In "The Daddies" (2016) a nude Miss Chief addresses the fathers of confederation while sitting on a Hudson's Bay striped blanket. In the voice of Miss Chief, Monkman's collaborator Gisèle Gordon writes: "Naked, I am at my strongest. I did not get where I am today by being a wallflower." Miss Chief's over-the-top sexuality is an important nod to the complex sexual and gender identities that flourished in Indigenous communities prior to colonization, as well as a tool she uses to play with these powerful men. In "The Bears of Confederation" (2016) she calls on bear spirits to help her in her dominatrix duties: Punishing and pleasuring the white, fat, leather-clad daddies that divided up what came to be known as Canada.
But the stunning work in the next room, "The Scream" (2017), is no place for Miss Chief's brand of campy humour. In the accompanying text, this chapter of Miss Chief's memoir is almost blank. Titled "Forcible transfer of Children," she (Gordon) writes, "This is the one I cannot talk about. The pain is too deep. We were never the same."
Exploring residential schools and the forcible removal of children during the Sixties Scoop, "The Scream" is an intensely emotional piece. The setting is a 20th century reservation. Women and children are scattered across the massive canvas while Mounties, nuns and priests drag the children from their mothers. The central figure is one such mother, her face twisted into an agonizing scream, while Mounties pull her hair and clothes, her child in the arms of a black-robed priest.
The painting is large, the figures at a human scale. Across from the painting, a wall is hung with handmade cradleboards that were used for carrying infants. They are hung in a grid, some in plain grey metal—a stark contrast to the cheery carved and painted family artifacts—and for others there is merely a chalk outline of a board, representing all of the children who were lost.
In most of Monkman's work the casualties are pasty cowboys or modern-art masterworks mangled in car wrecks ("causalities of modernity," he says), but in these new paintings he does not shy away from representing the pain felt by Indigenous people, hoping viewers will have empathetic and emotional responses to these images.

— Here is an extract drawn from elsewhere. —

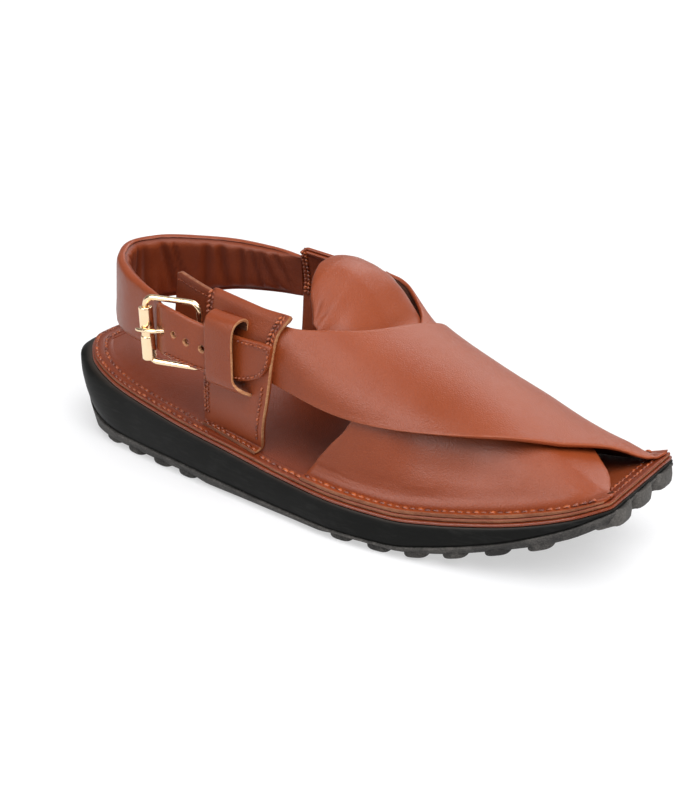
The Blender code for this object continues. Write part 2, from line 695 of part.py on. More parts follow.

The painting "Death of a Virgin (After Caravaggio)" (2016), where he explores the crisis of teen suicide among Indigenous youth as well as missing and murdered Indigenous women, notes this shift.
"I needed to find the language of painting that I could come to that without levels of irony," says Monkman, "and just meet it directly and give it the power, authority and the force that it needed."
These stories are too painful to talk about, but Monkman is finding a way. Just over a year after Canada 150 celebrations, the confederation's sesquicentennial, Monkman is still finding Canada's self-interested colonial histories a fertile ground to work with, and opportunities to tell the stories that didn't make it into history books.
"In general Canadians are receptive and eager to learn and come to this project with an open mind and realize how much of the histories—Indigenous experiences and histories of this country—have been whitewashed and kept from them deliberately," he says. "There's a lot of people that have been educated through this school system—even through university—that never learned anything about residential schools. Or some of the other policies—colonial policies—that had really affected genocide on Indigenous people."
Western painting has always been a blend of fact and fiction. Old kings composed to look young and strong, unjust wars painted as heroic, murderers made martyrs. What art alone can teach us about history is always at the mercy of the artist.
But by taking the reins of art history—by inserting Indigenous people and their histories into these tableaux and blowing up the colonial narratives that have worked to erase them—Monkman is both historian and anarchist. The scenes he presents are fact and fiction, hilarious and heartbreaking, and in making them he is paving a way for the rupture of how we understand of the story of Canada. Whether it's your first time seeing your histories painted, or the first time you're seeing the authority of your histories questioned, Monkman's work is certainly a first.